That Jaguar chose the Los Angeles motor show to launch its electric SUV, the I-Pace, is a telling sign of the automotive market’s priorities.

As a motoring journalist, I’m always intrigued to see the trends of motor shows – which companies choose to attend and not attend – and how that reflects the current industry mood.

Back in 2009, as we tried to climb out of economic depression, there was a notably sombre mood at the European motor shows. Now, things are more stable, but manufacturers are still making prudent decisions on where they choose to appear.

So, back to Jaguar, which chose an event with virtual reality and glossy celebrities two days before the press day of LA motor show, to showcase its shiny new all-electric model.

The manufacturer might say that the show just happened to fall at the correct time for the launch of the car (I’m still awaiting a comment), but a marked decision to launch it in California belies far more than that.

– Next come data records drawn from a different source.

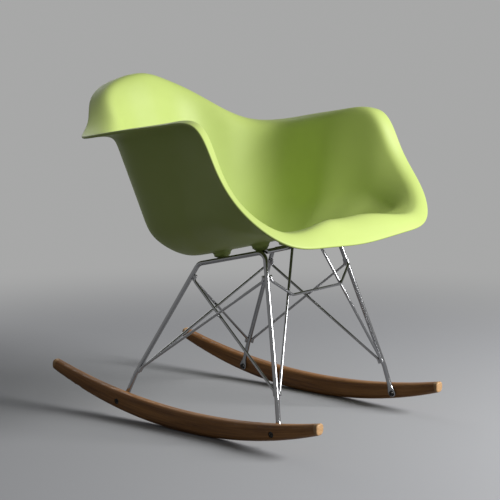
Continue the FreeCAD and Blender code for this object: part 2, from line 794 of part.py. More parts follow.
def build_foot_bolt(end, side, sign):
    """Washer and bolt against the eyelet, and the sleeve nut in the wood."""
    tag = "%s_%s" % (end, side)
    half = size("rocker_thick") / 2
    seat = -half - size("eyelet_thick")

    washer_place = across(foot_point(end, sign, seat - size("washer_thick")), sign)
    disc = cylinder("WasherDisc_" + tag, washer_place, "<washer_diameter>",
                    "<washer_thick>")
    hole = cylinder("WasherHole_" + tag, raised(washer_place, -OVERCUT),
                    "<bolt_diameter> + 2 * <fit_gap>",
                    "<washer_thick> + %d" % (2 * OVERCUT))
    hand_over(cut("Washer_" + tag, disc, [hole]), "foot_washer_" + tag)

    bolt_top = seat - size("washer_thick") - size("bolt_head_height")
    bolt_place = across(foot_point(end, sign, bolt_top), sign)
    head = doc.addObject("Part::Cone", "BoltHead_" + tag)
    bind(head, Radius1="<bolt_head_top> / 2", Radius2="<bolt_head> / 2",
         Height="<bolt_head_height>")
    head.Placement = bolt_place
    shank = cylinder("BoltShank_" + tag, raised(bolt_place, size("bolt_head_height") / 2),
                     "<bolt_diameter>",
                     "<bolt_head_height> / 2 + <washer_thick> + <eyelet_thick>"
                     " + <rocker_thick> - <recess_depth> - <bolt_end_gap>")
    key = doc.addObject("Part::Prism", "BoltKey_" + tag)
    bind(key, Circumradius="<hex_key> / sqrt(3)",
         Height="<key_depth> + %d" % OVERCUT)
    key.Placement = raised(bolt_place, -OVERCUT)
    hand_over(cut("FootBolt_" + tag, joined("BoltSolid_" + tag, [shank, head]), [key]),
              "foot_bolt_" + tag)

    floor = half - size("recess_depth")
    flange_place = across(foot_point(end, sign, floor), sign)
    flange = cylinder("SleeveFlange_" + tag, flange_place, "<sleeve_flange>",
                      "<sleeve_flange_thick>")
    barrel = cylinder("SleeveBarrel_" + tag, raised(flange_place, -size("sleeve_length")),
                      "<sleeve_diameter>", "<sleeve_length> + <sleeve_flange_thick> / 2")
    bore = cylinder("SleeveBore_" + tag,
                    raised(flange_place, -size("sleeve_length") - OVERCUT),
                    "<bolt_diameter> + 2 * <fit_gap>",
                    "<sleeve_length> + %d - <sleeve_flange_thick> / 2" % OVERCUT)
    socket = doc.addObject("Part::Prism", "SleeveKey_" + tag)
    bind(socket, Circumradius="<sleeve_key> / sqrt(3)",
         Height="<sleeve_flange_thick> + %d" % OVERCUT)
    socket.Placement = raised(flange_place, size("sleeve_key_floor"))
    hand_over(cut("SleeveNut_" + tag, joined("SleeveSolid_" + tag, [flange, barrel]),
                  [bore, socket]), "sleeve_nut_" + tag)


build_shell()
for side, sign in SIDES:
    build_side_frame(side, sign)
    build_side_braces(side, sign)
    build_rocker(side, sign)
    for end in ("front", "rear"):
        build_mount(end, side, sign)
        build_foot_bolt(end, side, sign)
build_rear_braces()
build_front_wires()

doc.recompute()
for thing in doc.Objects:
    if "Invalid" in thing.State or "Error" in thing.State:
        raise RuntimeError("%s failed: %s" % (thing.Name, thing.State))
for thing in sub_parts:
    if thing.Shape.isNull() or not thing.Shape.isValid():
        raise RuntimeError("%s has no sound shape" % thing.Label)

os.makedirs("parts", exist_ok=True)
for thing in sub_parts:
    thing.Shape.exportStep("parts/%s.step" % thing.Label)
    print("%-30s %d solid(s) %10.1f mm3" % (
        thing.Label, len(thing.Shape.Solids), thing.Shape.Volume))
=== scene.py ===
# %% [markdown]
# A moulded plastic rocking chair: a one-piece armchair shell on a chromed rod
# and wire base, bolted to two bent wooden rockers. The engineering model is
# loaded first as a fixed frame, and every surface made here is laid over it in
# the same place, in metres. X runs across the chair, the front faces -Y and
# +Z is up.

# %% Load the fixed frame
import math

import bpy
import numpy as np
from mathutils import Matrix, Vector


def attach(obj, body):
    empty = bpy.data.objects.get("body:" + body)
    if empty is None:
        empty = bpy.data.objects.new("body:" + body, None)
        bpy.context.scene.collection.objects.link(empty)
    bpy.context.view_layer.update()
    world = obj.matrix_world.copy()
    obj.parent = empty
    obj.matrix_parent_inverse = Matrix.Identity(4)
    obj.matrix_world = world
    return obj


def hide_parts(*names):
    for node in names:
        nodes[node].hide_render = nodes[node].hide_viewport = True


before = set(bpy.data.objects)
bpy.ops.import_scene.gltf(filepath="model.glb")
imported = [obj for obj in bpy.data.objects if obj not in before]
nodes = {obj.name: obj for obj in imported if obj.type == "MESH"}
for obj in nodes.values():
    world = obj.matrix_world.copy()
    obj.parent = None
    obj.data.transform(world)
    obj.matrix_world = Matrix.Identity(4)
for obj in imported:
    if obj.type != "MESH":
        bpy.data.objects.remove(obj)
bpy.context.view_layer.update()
SIDES = (("right", -1), ("left", 1))
print("The frame holds", len(nodes), "nodes")

# %% [markdown]
# The camera stands where the photographer stood. Its place, heading and lens
# were worked out from pairs of points that mirror each other on the two halves
# of the chair. A long lens from three metres away keeps the shape calm.

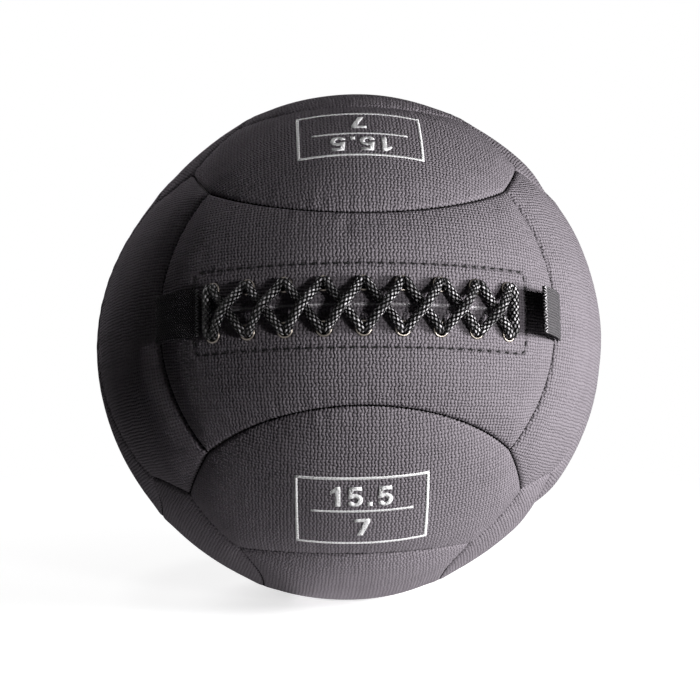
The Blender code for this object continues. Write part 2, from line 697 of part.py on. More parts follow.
def settled_sphere(bm, radius):
    """A sphere that follows the settled spots of the cover."""
    made = bmesh.ops.create_uvsphere(bm, u_segments=SHELL_SEGMENTS, v_segments=SHELL_RINGS, radius=1)
    for vert in made["verts"]:
        direction = np.array(vert.co.normalized())
        vert.co = at(direction, radius - BALL_RADIUS)


def make_liner():
    """The liner: a thin bag inside the cover, open behind the slit."""
    bm = bmesh.new()
    settled_sphere(bm, LINER_RADIUS)
    made = new_object("liner", mesh_from(bm, "liner"), PARTS, BALL, LINER_FABRIC)
    wall = made.modifiers.new("wall", "SOLIDIFY")
    wall.thickness = LINER_THICKNESS
    mouth = curved_slab("liner_mouth_cutter", FIRST_EYELET + TONGUE_PAST_EYELET + POCKET_MARGIN,
                        -TONGUE_HALF_WIDTH - POCKET_MARGIN, TONGUE_HALF_WIDTH + POCKET_MARGIN,
                        FACING_BOTTOM, LINER_CLEARANCE - POCKET_FLOOR, CUTTERS)
    cut(made, as_cutter(mouth))
    return made


def make_stuffing(name, depth, pocket, core_space):
    """Half of the stuffing, with its share of the hollow for the core."""
    bm = bmesh.new()
    settled_sphere(bm, STUFFING_RADIUS)
    plane_point = (0, depth * HALVES_GAP / 2, 0)
    bmesh.ops.bisect_plane(bm, geom=bm.verts[:] + bm.edges[:] + bm.faces[:], dist=TOUCH_GAP / SHELL_SEGMENTS,
                           plane_co=plane_point, plane_no=(0, depth, 0), clear_inner=True)
    rim = [edge for edge in bm.edges if edge.is_boundary]
    bmesh.ops.edgeloop_fill(bm, edges=rim)
    bmesh.ops.recalc_face_normals(bm, faces=bm.faces)
    made = new_object(name, mesh_from(bm, name), PARTS, BALL, STUFFING)
    cut(made, core_space)
    if pocket:
        cut(made, pocket)
    return made


def turned(name, profile, segments, collection, material=None):
    """A shape turned about Z from a profile that runs from the top down its outer side."""
    bm = bmesh.new()
    line = [bm.verts.new((radius, 0, height)) for radius, height in profile]
    edges = [bm.edges.new(pair) for pair in zip(line, line[1:])]
    del edges
    made = new_object(name, mesh_from(bm, name), collection, BALL, material)
    screw = made.modifiers.new("turn", "SCREW")
    screw.steps = segments
    screw.render_steps = segments
    screw.use_merge_vertices = True
    screw.merge_threshold = MERGE_GAP
    return made


def core_profile(radius, neck_radius, neck_length):
    """Half the outline of the core, from its neck round to its lowest point, at the same angles for each."""
    start = math.asin(CORE_NECK_RADIUS / CORE_RADIUS)
    angles = [start + (math.pi - start) * index / CORE_RINGS for index in range(CORE_RINGS + 1)]
    arc = [(radius * math.sin(angle), radius * math.cos(angle)) for angle in angles]
    arc[0] = (neck_radius, math.sqrt(radius ** 2 - neck_radius ** 2))
    arc[-1] = (0.0, -radius)
    if neck_length:
        arc.insert(0, (neck_radius, arc[0][1] + neck_length))
    return arc


def make_core_space():
    """The hollow in the stuffing: the core with its clearance all round."""
    neck = CORE_NECK_RADIUS + 2 * CORE_TIE_RADIUS + CORE_CLEARANCE
    profile = core_profile(CORE_RADIUS + CORE_CLEARANCE, neck, CORE_NECK_LENGTH + CORE_CLEARANCE)
    profile.insert(0, (0.0, profile[0][1]))
    return as_cutter(turned("core_space_cutter", profile, CORE_SEGMENTS, CUTTERS))


def make_core_bag():
    """The bag that holds the weight, open at its neck."""
    made = turned("core_bag", core_profile(CORE_RADIUS, CORE_NECK_RADIUS, CORE_NECK_LENGTH), CORE_SEGMENTS,
                  PARTS, CORE_BAG)
    wall = made.modifiers.new("wall", "SOLIDIFY")
    wall.thickness = CORE_BAG_THICKNESS
    return made


def make_core_fill():
    """The weight: fine iron sand that fills the bag up to its neck."""
    radius = CORE_RADIUS - CORE_BAG_THICKNESS - TOUCH_GAP
    neck_radius = CORE_NECK_RADIUS - CORE_BAG_THICKNESS - TOUCH_GAP
    profile = core_profile(radius, neck_radius, 0)
    profile.insert(0, (0.0, profile[0][1]))
    return turned("core_fill", profile, CORE_SEGMENTS, PARTS, IRON_SAND)


def make_core_tie():
    """The tie round the neck of the bag."""
    reach = CORE_NECK_RADIUS + TOUCH_GAP + CORE_TIE_RADIUS
    height = math.sqrt(CORE_RADIUS ** 2 - CORE_NECK_RADIUS ** 2) + CORE_NECK_LENGTH / 2
    bpy.ops.mesh.primitive_torus_add(major_radius=reach, minor_radius=CORE_TIE_RADIUS,
                                     major_segments=CORE_SEGMENTS, minor_segments=6,
                                     location=(0, 0, height))
    made = bpy.context.object
    made.name = "core_tie"
    for linked in list(made.users_collection):
        linked.objects.unlink(made)
    PARTS.objects.link(made)
    made.parent = BALL
    made.data.materials.append(LACE_CORD)
    return made


# Materials

COVER_FABRIC = new_material("cover_fabric", (0.052, 0.050, 0.056), 0.72)
LACE_CORD = new_material("lace_cord", (0.012, 0.012, 0.013), 0.45)
WEBBING = new_material("webbing", (0.020, 0.020, 0.022), 0.6)
EYELET_METAL = new_material("eyelet_metal", (0.32, 0.30, 0.28), 0.35, 1.0)
FACING_FABRIC = new_material("facing_fabric", (0.030, 0.030, 0.032), 0.85)
LINER_FABRIC = new_material("liner_fabric", (0.25, 0.25, 0.24), 0.9)
STUFFING = new_material("stuffing", (0.42, 0.40, 0.37), 1.0)
CORE_BAG = new_material("core_bag", (0.10, 0.10, 0.11), 0.6)
IRON_SAND = new_material("iron_sand", (0.06, 0.055, 0.05), 0.7, 0.5)

# The ball's centre, which carries every piece

BALL = bpy.data.objects.new("ball_centre", None)
PARTS.objects.link(BALL)
BALL.location = (0, 0, CENTRE_HEIGHT)
BALL.rotation_euler = (-math.radians(LEAN_BACK_DEG), 0, 0)

# Cover

COVER = {}
for panel_name, panel_middle, panel_outline, ring_shares in cover_panels():
    COVER[panel_name] = make_panel(panel_name, panel_middle, panel_outline, ring_shares)

eyelet_cutter = make_eyelet_cutter()
cut(COVER["front_panel"], make_slit_cutter())
cut(COVER["front_panel"], eyelet_cutter)

# The foot: the bottom panel is cut flat where the ball rests

foot_bm = bmesh.new()
bmesh.ops.create_cube(foot_bm, size=1)
foot_size = 2 * (FOOT_RADIUS + CUT_OVERRUN)
bmesh.ops.transform(foot_bm, verts=foot_bm.verts,
                    matrix=Matrix.Translation((0, 0, -CUT_OVERRUN / 2))
                    @ Matrix.Diagonal((foot_size, foot_size, CUT_OVERRUN, 1)))
cut(COVER["bottom_panel"], as_cutter(new_object("foot_cutter", mesh_from(foot_bm, "foot_cutter"), CUTTERS)))

# Facings, tongue, eyelets and lace

facing_half = FIRST_EYELET + FACING_PAST_EYELET
for facing_name, facing_level in (("upper_facing", UP), ("lower_facing", DOWN)):
    edges_of_facing = sorted((facing_level * SLIT_WIDTH / 2, facing_level * FACING_HEIGHT))
    facing = curved_slab(facing_name, facing_half, *edges_of_facing, FACING_TOP, FACING_THICKNESS, PARTS,
                         FACING_FABRIC, x_steps=12, z_steps=2)
    cut(facing, eyelet_cutter)

curved_slab("tongue", FIRST_EYELET + TONGUE_PAST_EYELET, -TONGUE_HALF_WIDTH, TONGUE_HALF_WIDTH, TONGUE_TOP,
            TONGUE_THICKNESS, PARTS, FACING_FABRIC)
shared_eyelet = eyelet_mesh()
make_eyelets("upper", UPPER_EYELET_ROW, shared_eyelet)
make_eyelets("lower", LOWER_EYELET_ROW, shared_eyelet)
make_lace()
make_knot()
make_tab("left_pull_tab", LEFT, 0)
make_tab("right_pull_tab", RIGHT, RIGHT_TAB_LIFT_DEG)

# Inside

make_liner()
pocket_cutter = as_cutter(curved_slab("pocket_cutter", FIRST_EYELET + TONGUE_PAST_EYELET + POCKET_MARGIN,
                                      -TONGUE_HALF_WIDTH - POCKET_MARGIN, TONGUE_HALF_WIDTH + POCKET_MARGIN,
                                      CUT_OVERRUN, CUT_OVERRUN - POCKET_FLOOR, CUTTERS))
core_space_cutter = make_core_space()
make_stuffing("front_stuffing", FRONT, pocket_cutter, core_space_cutter)
make_stuffing("back_stuffing", BACK, None, core_space_cutter)
make_core_bag()
make_core_fill()
make_core_tie()
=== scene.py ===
"""Dresses the laced wall ball: sewn cover, eyelets, braided lace, pull tabs, prints, stage and camera.

Places on the ball are azimuth and latitude in degrees, or arc lengths across and up from the middle of the
laced panel, in the ball's own axes. The ball leans back on its foot, so each finished point is leant as well.
"""
import math
from functools import partial

import bmesh
import bpy
import numpy as np
from mathutils import Matrix, Vector, noise
from mathutils.bvhtree import BVHTree


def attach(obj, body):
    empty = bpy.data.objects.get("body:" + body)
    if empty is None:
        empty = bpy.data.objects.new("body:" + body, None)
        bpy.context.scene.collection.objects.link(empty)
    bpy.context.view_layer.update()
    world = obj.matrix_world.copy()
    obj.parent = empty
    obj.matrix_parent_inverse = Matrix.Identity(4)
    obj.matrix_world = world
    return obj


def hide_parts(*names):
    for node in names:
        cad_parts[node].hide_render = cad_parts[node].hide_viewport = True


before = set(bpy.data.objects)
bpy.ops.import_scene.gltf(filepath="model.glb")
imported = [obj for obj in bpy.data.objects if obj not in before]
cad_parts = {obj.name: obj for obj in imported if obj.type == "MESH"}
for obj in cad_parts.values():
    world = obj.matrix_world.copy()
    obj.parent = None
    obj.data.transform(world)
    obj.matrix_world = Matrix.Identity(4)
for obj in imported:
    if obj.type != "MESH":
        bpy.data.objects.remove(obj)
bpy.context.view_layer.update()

bl_info = {
    "name": "Laced wall ball",
    "version": (1, 0, 0),
    "blender": (4, 5, 0),
    "location": "View3D > Sidebar > Wall Ball",
    "description": "Builds the cover, lacing, pull tabs and prints of a laced wall ball on its plain model",
    "category": "Add Mesh",
}

# The ball and its cover, in metres and degrees
BALL_RADIUS = 0.175
FOOT_RADIUS = 0.026
LEAN_BACK_DEG = 14.0
PANEL_THICKNESS = 0.003
SEAM_GAP = 0.0006
SEAM_DROP = 0.0025
SEAM_BAND = 0.028
CROWN_POWER = 2.2
SETTLED_SPOTS = ((-76.0, 41.0, 28.0, 0.0072), (86.0, -49.0, 28.0, 0.0056), (-90.0, -36.0, 24.0, 0.0018))
CENTRE_HEIGHT = math.sqrt(BALL_RADIUS ** 2 - FOOT_RADIUS ** 2)

# Seam corners and the middles of the seams between them, as azimuth and latitude
LACED = (40.3, 29.6)
THREE_WAY = (55.0, 38.9)
BELT = (70.2, 33.4)
CAP = (53.0, 55.8)
LACED_LONG = (0.0, 20.8)
LACED_END = (47.9, 0.0)
LACED_TO_THREE_WAY = (46.8, 34.0)
THREE_WAY_TO_BELT = (62.3, 35.7)
THREE_WAY_TO_CAP = (55.0, 47.5)
BELT_SIDE = (81.6, 0.0)
BELT_END = (90.0, 42.0)
CAP_FRONT = (0.0, 59.6)
CAP_SIDE = (90.0, 69.8)
LEFT, RIGHT, FRONT, BACK, DOWN, UP = -1, 1, -1, 1, -1, 1
SIDES = {"left": LEFT, "right": RIGHT}
LEVELS = {"top": UP, "bottom": DOWN}

# Lacing
SLIT_WIDTH = 0.0006
SLIT_PAST_EYELET = 0.003
FACING_THICKNESS = 0.0012
FACING_CLEARANCE = 0.0009
EYELET_COUNT = 9
UPPER_EYELET_ROW = 0.0134
LOWER_EYELET_ROW = -0.0148
EYELET_BORE_RADIUS = 0.0036
EYELET_WALL = 0.0005
EYELET_FLANGE = 0.0010
EYELET_FLANGE_THICKNESS = 0.0006
TOUCH_GAP = 0.0003
LACE_DIAMETER = 0.0054
LACE_DRAWN_DIAMETER = 0.0029
LACE_GAP = 0.0004
LACE_TURN_REACH = 0.0032
LACE_DEEP_DROP = 0.003
LACE_DEEP_BELLY = 0.0018
KNOT_LENGTH = 0.014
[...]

It's liberal California - probably the state most coherently opposed to Donald Trump - that pushes the electric (and hybrid) car agenda in the States. Actor Leonardo DiCaprio was cruising around in a Toyota Prius in the Hollywood Hills long before alternatively fuelled vehicles were mainstream like they are today.

While Jaguar could have chosen to launch this on home turf without the backdrop of a motor show, it instead took it to the heartland of green motoring, where it no doubt expects to receive a lot, if not a majority, of sales. The fact that it’s on Tesla's doorstep is likely just an added benefit.

Volkswagen has also identified the LA motor show as its spot to introduce the updated electric e-Golf, which has significantly more range than before. No less than a week after the company launched its facelifted Golf range at its Wolfsburg plant in Germany, it has deemed LA the best place to show off the electric version, a placeholder until its range of all-electric vehicles is introduced, including the production version of the Golf-rivalling ID hatchback concept shown at Paris motor show in September.

LA isn’t just a place for launching EVs, though. Mazda’s second-generation CX-5 is making its debut here because its a key market for the brand, said a spokesman. That and the larger CX-9 lead Mazda’s charge in the States, and while the CX-9 is expected to be more popular, Americans are apparently wising up “to better fuel economy” so CX-5 sales are expected to grow.

So the appetite for SUVs continues. The much-anticipated Alfa Romeo Stelvio is launching here, which, in my mind, is an unexpected venue. That said, some of its sibling companies – Chrysler and Jeep – are American, so perhaps it isn’t so surprising after all.

There are, of course, plenty more manufacturers which haven’t chosen to launch global cars at the LA motor show, but that just makes Jaguar’s move even more shrewd. The launch of a seminal car, in a receptive market, in an uncrowded space? There’s no better PR move than that.